# [What needs to be done]
Nothing but the lines from the line that contains "addPlinth();" through the line that contains "before = set(bpy.data.objects)" should appear in the output, each reproduced exactly.

# [Provided material]

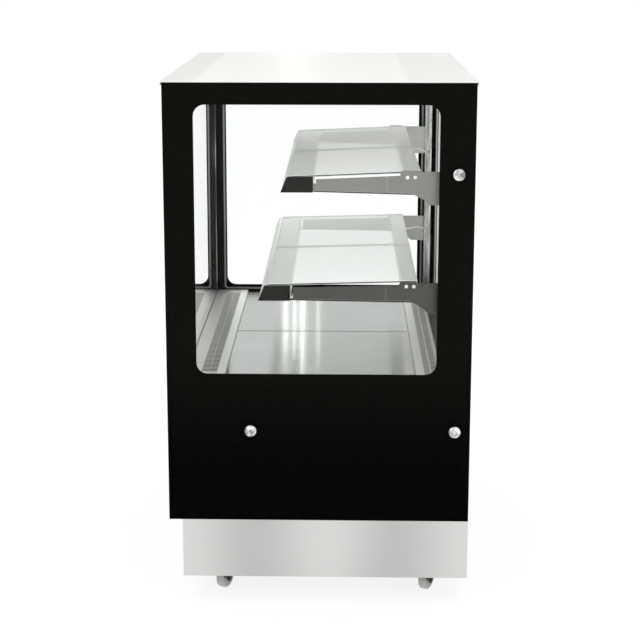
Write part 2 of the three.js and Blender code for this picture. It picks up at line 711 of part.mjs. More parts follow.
function addCondensingUnit() {
  const { x0, x1, front, rear, bottom, top } = CONDENSER;
  const fan = CONDENSER_FAN;
  const shroudFront = fan.front + fan.hubHeight - 6;
  const ring = outline(rectangle(front, rear, bottom, top), [circle(fan.y, fan.z, fan.radius + 6, 28)]);
  const boxHollow = rectangle(front + 2, rear - 2, bottom + 2, top - 2);
  const boxWall = outline(rectangle(front, rear, bottom, top), [boxHollow]);
  const motorFront = fan.front - 70;
  const condenser = shaped([
    block(x0, x1, front, rear, bottom, top),
    prism('x', ring, shroudFront, shroudFront + 3),
    prism('x', boxWall, shroudFront, x0 + 1),
    rod('x', fan.y, fan.z, 34, motorFront, fan.front - GAP, 16),
    block(motorFront + 20, motorFront + 24, fan.y - 20, fan.y + 20, bottom, fan.z),
    block(motorFront + 20, shroudFront + 2, fan.y - 20, fan.y + 20, bottom, bottom + 4),
  ]);
  addPart('condenser', condenser, 'blackShell');
  const rotorShape = rotorSolid(fan.radius, fan.hubRadius, fan.hubHeight, 5, 26);
  const rotor = addPart('condenser_fan', rotorShape, 'blackPlastic');
  rotor.position.set(fan.front, fan.y, fan.z);
  rotor.rotation.y = Math.PI / 2;

  const { radius, height, plateHalf } = COMPRESSOR;
  const dome = turned([
    [0, 14],
    [radius - 20, 14],
    [radius - 4, 30],
    [radius - 4, height * 0.42],
    [radius, height * 0.45],
    [radius, height * 0.49],
    [radius - 4, height * 0.52],
    [radius - 8, height * 0.78],
    [radius - 34, height],
    [0, height],
  ], 20);
  dome.rotateX(Math.PI / 2);
  const feet = [-1, 1].flatMap((sx) => [-1, 1].map((sy) =>
    rod('z', sx * (plateHalf - 14), sy * (plateHalf - 14), 12, 0, 16, 12)));
  const compressor = addPart('compressor',
    shaped([dome, block(-plateHalf, plateHalf, -plateHalf, plateHalf, 12, 16), ...feet]), 'blackShell');
  compressor.position.set(COMPRESSOR.x, COMPRESSOR.y, PLINTH.floor + PLINTH.floorThickness + GAP);
}

addPlinth();
addCasters();
addLowerShell();
addEndGlass();
addStandoffCaps();
addFrontGlass();
addFrontPosts();
addRearUprights();
addTop();
addDoorFrame();
addDoor('left', -1, DOOR_TRACKS[0]);
addDoor('right', 1, DOOR_TRACKS[1]);
addRearPanel();
addDeck();
addShelves();
addEvaporator();
addCondensingUnit();

export default display_case;
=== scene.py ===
import json
import math

import bmesh
import bpy
from mathutils import Matrix, Vector
from mathutils.geometry import tessellate_polygon
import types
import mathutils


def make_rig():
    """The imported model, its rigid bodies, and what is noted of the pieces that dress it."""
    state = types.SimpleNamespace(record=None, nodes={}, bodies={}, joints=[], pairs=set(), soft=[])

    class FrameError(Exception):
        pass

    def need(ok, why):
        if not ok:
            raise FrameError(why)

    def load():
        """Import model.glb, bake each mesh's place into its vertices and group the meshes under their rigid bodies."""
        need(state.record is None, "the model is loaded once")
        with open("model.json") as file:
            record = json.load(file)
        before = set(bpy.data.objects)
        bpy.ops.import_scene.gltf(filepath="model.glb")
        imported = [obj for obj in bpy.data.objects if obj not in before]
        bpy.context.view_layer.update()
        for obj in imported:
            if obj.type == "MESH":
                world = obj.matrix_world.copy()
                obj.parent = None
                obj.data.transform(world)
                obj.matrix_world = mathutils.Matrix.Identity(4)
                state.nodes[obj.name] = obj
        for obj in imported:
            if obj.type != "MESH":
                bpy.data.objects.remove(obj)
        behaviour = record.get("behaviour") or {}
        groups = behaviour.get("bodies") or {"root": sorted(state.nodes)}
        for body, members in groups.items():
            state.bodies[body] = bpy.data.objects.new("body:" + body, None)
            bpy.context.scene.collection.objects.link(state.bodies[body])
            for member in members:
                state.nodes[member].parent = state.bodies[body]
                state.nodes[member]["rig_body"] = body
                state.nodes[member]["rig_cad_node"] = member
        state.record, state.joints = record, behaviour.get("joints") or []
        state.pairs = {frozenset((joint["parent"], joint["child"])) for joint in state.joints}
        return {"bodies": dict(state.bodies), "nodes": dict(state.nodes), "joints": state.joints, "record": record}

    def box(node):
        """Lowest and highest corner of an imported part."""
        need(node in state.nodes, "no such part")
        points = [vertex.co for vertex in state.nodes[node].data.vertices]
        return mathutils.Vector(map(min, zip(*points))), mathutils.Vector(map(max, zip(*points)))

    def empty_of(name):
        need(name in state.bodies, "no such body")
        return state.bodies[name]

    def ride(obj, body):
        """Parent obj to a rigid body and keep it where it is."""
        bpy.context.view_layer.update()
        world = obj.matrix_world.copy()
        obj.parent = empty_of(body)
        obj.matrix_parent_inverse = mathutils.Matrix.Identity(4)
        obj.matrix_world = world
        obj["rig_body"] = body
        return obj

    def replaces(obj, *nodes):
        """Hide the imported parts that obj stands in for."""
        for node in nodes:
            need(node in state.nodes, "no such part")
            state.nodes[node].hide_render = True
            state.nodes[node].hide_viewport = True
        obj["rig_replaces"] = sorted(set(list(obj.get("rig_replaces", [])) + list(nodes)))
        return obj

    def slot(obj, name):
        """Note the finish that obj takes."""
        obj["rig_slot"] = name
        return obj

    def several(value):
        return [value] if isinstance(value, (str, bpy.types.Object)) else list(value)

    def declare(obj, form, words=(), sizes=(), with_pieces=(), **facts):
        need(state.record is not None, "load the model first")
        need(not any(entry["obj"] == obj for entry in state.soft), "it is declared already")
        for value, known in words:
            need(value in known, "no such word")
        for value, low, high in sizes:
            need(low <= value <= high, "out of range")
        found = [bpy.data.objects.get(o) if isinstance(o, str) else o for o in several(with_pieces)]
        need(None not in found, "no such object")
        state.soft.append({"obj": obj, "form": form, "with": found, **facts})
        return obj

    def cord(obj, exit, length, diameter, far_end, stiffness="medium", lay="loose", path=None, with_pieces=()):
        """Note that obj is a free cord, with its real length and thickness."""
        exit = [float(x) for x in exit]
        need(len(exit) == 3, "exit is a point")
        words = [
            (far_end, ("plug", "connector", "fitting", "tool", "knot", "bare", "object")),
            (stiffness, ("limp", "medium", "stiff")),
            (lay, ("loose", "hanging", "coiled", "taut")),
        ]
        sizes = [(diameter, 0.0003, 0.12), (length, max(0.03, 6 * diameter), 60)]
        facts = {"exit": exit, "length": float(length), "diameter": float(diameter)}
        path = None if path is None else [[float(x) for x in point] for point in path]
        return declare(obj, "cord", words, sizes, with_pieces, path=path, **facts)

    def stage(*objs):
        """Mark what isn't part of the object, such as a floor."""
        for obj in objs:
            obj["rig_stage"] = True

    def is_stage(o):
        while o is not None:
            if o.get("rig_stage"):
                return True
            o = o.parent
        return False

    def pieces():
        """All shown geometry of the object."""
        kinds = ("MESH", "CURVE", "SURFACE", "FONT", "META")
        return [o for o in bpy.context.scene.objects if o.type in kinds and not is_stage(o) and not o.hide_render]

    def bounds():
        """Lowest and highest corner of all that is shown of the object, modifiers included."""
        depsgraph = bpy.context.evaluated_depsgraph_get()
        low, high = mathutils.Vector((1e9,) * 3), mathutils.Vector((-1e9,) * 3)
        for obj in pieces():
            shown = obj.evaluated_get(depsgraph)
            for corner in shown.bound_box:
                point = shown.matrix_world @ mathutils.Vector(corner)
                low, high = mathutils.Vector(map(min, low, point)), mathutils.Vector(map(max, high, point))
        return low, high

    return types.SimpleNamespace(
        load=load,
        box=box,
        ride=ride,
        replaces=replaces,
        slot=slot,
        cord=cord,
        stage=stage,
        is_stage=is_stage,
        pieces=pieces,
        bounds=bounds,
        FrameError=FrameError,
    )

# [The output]
addPlinth();
addCasters();
addLowerShell();
addEndGlass();
addStandoffCaps();
addFrontGlass();
addFrontPosts();
addRearUprights();
addTop();
addDoorFrame();
addDoor('left', -1, DOOR_TRACKS[0]);
addDoor('right', 1, DOOR_TRACKS[1]);
addRearPanel();
addDeck();
addShelves();
addEvaporator();
addCondensingUnit();

export default display_case;
=== scene.py ===
import json
import math

import bmesh
import bpy
from mathutils import Matrix, Vector
from mathutils.geometry import tessellate_polygon
import types
import mathutils


def make_rig():
    """The imported model, its rigid bodies, and what is noted of the pieces that dress it."""
    state = types.SimpleNamespace(record=None, nodes={}, bodies={}, joints=[], pairs=set(), soft=[])

    class FrameError(Exception):
        pass

    def need(ok, why):
        if not ok:
            raise FrameError(why)

    def load():
        """Import model.glb, bake each mesh's place into its vertices and group the meshes under their rigid bodies."""
        need(state.record is None, "the model is loaded once")
        with open("model.json") as file:
            record = json.load(file)
        before = set(bpy.data.objects)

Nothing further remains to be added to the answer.